## WORK TO DO
Set down exactly the lines in the records below that run from the line with "imported = [obj" to the line with "the clear jug", inclusive, and nothing more.

## INPUT ROWS
>>>>>
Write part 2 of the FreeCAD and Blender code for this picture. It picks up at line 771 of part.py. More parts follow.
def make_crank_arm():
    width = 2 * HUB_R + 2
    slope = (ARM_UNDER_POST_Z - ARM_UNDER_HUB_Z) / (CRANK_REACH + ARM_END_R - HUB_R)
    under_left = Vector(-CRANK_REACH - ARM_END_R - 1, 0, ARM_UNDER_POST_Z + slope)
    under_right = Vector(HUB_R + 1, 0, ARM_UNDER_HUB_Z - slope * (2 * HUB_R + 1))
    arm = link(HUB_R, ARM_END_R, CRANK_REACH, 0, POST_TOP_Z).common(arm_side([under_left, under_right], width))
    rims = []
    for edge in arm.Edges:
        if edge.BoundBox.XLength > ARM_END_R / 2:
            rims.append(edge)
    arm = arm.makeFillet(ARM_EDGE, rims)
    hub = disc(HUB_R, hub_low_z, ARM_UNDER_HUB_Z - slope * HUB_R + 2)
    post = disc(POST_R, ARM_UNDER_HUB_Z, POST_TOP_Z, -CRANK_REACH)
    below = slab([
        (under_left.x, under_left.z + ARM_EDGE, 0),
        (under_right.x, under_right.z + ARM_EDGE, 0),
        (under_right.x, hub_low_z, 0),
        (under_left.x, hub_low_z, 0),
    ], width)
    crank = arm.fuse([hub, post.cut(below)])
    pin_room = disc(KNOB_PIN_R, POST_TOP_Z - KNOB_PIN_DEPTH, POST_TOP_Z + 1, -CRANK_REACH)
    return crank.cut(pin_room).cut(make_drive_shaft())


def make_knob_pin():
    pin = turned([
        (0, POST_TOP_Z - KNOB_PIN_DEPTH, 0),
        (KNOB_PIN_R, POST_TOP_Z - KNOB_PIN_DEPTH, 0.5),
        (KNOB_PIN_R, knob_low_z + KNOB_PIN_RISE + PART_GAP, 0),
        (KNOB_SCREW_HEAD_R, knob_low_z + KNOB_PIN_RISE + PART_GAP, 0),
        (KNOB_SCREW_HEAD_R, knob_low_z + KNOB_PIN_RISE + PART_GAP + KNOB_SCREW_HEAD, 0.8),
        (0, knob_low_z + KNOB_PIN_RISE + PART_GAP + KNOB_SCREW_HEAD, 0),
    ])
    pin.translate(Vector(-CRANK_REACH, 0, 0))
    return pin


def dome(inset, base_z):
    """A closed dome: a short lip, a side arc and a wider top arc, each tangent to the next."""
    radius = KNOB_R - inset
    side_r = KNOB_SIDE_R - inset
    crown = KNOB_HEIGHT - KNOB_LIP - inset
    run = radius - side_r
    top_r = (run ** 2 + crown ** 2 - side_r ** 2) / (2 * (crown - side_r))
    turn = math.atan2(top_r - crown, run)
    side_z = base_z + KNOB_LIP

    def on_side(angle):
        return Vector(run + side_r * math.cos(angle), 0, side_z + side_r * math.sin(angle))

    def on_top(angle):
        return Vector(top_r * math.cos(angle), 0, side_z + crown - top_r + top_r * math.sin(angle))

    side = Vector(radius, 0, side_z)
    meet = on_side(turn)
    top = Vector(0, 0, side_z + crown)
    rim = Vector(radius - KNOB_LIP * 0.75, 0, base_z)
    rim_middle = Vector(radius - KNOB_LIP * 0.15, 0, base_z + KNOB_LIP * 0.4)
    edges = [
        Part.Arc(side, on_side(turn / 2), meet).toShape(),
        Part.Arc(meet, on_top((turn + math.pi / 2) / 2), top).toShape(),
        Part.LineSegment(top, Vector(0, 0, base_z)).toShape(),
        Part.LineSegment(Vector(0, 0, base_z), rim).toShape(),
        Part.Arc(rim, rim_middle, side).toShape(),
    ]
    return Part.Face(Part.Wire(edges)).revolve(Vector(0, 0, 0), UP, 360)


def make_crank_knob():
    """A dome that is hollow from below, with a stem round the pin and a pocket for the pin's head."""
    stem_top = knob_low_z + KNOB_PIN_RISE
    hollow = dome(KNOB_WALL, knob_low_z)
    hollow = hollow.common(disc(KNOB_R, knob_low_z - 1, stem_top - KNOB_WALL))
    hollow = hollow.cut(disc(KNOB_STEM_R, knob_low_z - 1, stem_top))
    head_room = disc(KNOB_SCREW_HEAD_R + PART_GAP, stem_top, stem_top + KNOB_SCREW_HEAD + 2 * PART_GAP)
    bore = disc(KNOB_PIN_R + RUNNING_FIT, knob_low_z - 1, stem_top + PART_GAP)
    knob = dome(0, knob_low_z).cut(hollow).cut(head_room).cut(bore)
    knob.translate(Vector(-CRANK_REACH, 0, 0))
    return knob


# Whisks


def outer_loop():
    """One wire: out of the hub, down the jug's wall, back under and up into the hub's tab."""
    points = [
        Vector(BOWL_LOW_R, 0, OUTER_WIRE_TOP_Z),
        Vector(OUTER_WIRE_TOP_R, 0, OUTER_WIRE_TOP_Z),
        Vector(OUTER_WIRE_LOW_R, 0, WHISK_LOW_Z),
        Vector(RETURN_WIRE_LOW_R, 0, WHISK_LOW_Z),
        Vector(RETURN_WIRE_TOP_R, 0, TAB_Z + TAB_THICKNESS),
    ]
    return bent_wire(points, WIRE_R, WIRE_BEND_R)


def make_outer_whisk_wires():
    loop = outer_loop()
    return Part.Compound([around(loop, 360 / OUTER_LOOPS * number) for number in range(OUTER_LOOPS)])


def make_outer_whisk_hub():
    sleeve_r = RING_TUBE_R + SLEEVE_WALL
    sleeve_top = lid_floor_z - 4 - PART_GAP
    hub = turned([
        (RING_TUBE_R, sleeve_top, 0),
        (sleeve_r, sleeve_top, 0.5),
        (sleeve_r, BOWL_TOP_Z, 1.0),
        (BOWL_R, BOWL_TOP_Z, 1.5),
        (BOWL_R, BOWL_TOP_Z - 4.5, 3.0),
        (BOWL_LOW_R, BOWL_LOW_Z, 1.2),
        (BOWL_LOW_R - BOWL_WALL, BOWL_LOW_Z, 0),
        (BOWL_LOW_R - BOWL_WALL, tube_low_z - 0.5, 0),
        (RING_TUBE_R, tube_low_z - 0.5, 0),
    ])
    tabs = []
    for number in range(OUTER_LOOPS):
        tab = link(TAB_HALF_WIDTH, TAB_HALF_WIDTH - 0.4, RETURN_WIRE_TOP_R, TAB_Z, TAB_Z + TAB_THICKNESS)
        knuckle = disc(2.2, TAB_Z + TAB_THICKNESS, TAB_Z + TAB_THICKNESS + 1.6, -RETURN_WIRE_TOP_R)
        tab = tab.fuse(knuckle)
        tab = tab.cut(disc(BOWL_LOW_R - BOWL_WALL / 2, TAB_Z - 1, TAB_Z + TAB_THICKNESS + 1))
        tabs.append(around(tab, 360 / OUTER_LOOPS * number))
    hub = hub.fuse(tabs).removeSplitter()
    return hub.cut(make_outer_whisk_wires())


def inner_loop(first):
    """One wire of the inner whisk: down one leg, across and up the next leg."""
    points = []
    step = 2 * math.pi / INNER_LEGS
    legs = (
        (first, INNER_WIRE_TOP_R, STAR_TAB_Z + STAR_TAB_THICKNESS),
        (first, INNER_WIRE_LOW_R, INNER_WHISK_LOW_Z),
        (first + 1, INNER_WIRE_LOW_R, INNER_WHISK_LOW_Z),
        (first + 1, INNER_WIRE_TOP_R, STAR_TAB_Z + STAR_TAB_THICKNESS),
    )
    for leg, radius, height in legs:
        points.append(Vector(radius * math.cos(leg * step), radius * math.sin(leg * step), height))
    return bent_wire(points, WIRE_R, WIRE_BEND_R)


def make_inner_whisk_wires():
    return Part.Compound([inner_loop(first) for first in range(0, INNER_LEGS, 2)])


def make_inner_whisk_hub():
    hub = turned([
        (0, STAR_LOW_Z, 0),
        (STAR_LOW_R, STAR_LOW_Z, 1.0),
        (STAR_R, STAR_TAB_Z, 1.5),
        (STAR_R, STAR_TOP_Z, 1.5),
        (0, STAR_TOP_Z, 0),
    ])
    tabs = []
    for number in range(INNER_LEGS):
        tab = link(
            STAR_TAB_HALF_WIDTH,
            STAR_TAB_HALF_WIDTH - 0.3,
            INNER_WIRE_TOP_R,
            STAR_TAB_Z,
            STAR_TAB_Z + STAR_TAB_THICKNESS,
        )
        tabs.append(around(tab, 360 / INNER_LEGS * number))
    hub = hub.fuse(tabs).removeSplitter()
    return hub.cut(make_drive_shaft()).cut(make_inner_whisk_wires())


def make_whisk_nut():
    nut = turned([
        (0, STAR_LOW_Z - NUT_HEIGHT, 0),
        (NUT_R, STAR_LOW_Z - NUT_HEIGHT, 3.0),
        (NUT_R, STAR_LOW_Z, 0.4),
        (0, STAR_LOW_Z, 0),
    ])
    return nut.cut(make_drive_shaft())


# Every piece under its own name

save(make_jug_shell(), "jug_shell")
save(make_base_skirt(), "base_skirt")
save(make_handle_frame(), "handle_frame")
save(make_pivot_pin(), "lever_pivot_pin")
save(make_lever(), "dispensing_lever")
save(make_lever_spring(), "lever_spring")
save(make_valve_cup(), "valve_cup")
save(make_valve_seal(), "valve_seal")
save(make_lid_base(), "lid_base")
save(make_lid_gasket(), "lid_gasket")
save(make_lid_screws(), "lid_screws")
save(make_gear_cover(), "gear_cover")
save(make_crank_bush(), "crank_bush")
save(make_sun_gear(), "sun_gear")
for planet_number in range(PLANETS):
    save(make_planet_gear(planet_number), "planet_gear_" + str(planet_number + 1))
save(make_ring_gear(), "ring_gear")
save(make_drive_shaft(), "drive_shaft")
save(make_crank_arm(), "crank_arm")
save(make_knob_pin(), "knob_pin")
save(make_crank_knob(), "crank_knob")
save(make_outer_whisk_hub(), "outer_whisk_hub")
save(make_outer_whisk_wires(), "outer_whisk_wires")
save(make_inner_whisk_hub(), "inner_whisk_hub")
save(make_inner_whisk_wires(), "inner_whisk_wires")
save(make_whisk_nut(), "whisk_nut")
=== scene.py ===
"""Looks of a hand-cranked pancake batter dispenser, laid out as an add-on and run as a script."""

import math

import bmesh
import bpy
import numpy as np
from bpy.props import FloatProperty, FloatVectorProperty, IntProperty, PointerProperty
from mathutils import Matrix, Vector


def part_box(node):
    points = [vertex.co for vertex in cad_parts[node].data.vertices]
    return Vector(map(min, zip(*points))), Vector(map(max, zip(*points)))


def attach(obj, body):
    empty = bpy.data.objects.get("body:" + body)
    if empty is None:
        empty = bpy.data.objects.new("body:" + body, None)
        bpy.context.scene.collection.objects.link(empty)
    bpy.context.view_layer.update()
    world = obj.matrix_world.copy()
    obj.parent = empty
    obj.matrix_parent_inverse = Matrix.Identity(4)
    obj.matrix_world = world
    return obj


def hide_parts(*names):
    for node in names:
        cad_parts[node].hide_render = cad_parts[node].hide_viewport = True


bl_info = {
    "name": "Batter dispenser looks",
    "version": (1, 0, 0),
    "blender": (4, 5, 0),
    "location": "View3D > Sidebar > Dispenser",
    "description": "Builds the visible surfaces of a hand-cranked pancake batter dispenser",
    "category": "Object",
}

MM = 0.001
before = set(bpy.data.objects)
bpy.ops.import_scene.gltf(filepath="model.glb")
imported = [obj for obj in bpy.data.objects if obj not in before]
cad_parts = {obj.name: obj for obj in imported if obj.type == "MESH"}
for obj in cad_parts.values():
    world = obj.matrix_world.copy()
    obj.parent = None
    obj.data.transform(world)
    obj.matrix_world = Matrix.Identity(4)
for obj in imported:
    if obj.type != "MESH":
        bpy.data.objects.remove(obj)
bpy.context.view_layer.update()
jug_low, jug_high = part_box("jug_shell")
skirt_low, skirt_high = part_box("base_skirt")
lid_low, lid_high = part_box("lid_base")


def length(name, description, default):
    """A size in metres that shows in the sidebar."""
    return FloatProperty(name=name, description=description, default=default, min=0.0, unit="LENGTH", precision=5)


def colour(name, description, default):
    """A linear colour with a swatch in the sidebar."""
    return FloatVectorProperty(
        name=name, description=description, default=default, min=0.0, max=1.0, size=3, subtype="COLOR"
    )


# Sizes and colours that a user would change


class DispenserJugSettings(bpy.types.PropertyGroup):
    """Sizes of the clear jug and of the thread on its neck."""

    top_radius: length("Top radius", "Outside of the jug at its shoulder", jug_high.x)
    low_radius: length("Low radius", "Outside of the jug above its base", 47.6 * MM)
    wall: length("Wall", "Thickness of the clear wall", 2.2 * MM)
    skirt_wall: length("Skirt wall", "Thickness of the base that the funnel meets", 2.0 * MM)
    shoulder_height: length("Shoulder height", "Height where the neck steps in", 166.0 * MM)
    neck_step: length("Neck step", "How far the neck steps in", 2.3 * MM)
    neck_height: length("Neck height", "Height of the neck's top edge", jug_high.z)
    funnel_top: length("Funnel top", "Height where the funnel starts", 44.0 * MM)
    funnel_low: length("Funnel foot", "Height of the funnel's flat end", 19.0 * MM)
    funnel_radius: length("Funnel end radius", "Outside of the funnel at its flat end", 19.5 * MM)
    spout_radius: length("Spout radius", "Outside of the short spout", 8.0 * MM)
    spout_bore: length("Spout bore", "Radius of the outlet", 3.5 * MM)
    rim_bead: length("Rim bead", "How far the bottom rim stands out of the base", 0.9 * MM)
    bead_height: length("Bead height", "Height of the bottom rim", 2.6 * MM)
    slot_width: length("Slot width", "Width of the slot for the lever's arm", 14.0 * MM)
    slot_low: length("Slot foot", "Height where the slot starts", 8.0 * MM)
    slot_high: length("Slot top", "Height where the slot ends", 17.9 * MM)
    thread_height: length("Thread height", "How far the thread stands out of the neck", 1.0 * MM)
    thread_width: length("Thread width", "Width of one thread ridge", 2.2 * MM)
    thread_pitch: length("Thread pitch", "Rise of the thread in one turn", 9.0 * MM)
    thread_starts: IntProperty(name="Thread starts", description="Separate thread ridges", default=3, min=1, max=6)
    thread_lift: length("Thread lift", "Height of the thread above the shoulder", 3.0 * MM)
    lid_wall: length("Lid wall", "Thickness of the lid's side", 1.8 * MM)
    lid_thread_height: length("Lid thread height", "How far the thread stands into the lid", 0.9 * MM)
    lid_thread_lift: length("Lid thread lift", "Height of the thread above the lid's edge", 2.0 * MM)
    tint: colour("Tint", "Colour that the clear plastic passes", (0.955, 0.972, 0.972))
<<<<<
>>>>>
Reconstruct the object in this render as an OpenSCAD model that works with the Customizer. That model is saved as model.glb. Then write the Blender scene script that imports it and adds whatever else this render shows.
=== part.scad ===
<<<<<
>>>>>
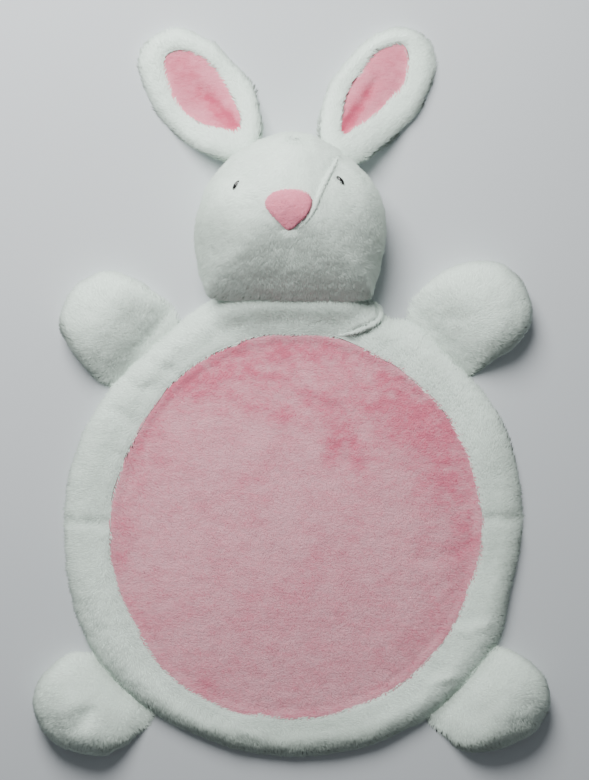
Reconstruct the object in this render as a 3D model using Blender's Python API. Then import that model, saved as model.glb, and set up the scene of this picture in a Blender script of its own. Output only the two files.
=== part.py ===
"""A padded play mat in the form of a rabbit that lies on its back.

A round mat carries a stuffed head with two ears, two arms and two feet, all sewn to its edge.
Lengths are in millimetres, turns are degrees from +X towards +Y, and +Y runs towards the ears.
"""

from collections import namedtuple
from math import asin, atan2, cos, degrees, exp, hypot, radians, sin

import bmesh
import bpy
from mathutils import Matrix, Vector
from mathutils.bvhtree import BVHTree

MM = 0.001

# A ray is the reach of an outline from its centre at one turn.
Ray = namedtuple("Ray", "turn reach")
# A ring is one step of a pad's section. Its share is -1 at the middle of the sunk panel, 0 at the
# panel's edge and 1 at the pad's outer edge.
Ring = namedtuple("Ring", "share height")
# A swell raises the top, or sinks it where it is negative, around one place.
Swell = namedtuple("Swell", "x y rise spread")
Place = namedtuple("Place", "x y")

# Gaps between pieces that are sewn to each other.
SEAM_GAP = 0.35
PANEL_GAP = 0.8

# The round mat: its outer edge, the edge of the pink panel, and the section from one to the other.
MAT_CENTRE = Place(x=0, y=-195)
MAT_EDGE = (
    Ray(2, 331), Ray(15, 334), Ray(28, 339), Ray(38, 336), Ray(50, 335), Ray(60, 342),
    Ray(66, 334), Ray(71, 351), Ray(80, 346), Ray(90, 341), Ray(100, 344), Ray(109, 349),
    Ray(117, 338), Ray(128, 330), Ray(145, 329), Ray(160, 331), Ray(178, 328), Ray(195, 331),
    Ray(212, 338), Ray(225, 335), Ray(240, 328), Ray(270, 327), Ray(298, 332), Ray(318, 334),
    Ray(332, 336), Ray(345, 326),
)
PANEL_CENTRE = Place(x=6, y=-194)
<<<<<
## REPLY TO THE EXERCISE
imported = [obj for obj in bpy.data.objects if obj not in before]
cad_parts = {obj.name: obj for obj in imported if obj.type == "MESH"}
for obj in cad_parts.values():
    world = obj.matrix_world.copy()
    obj.parent = None
    obj.data.transform(world)
    obj.matrix_world = Matrix.Identity(4)
for obj in imported:
    if obj.type != "MESH":
        bpy.data.objects.remove(obj)
bpy.context.view_layer.update()
jug_low, jug_high = part_box("jug_shell")
skirt_low, skirt_high = part_box("base_skirt")
lid_low, lid_high = part_box("lid_base")


def length(name, description, default):
    """A size in metres that shows in the sidebar."""
    return FloatProperty(name=name, description=description, default=default, min=0.0, unit="LENGTH", precision=5)


def colour(name, description, default):
    """A linear colour with a swatch in the sidebar."""
    return FloatVectorProperty(
        name=name, description=description, default=default, min=0.0, max=1.0, size=3, subtype="COLOR"
    )


# Sizes and colours that a user would change


class DispenserJugSettings(bpy.types.PropertyGroup):
    """Sizes of the clear jug and of the thread on its neck."""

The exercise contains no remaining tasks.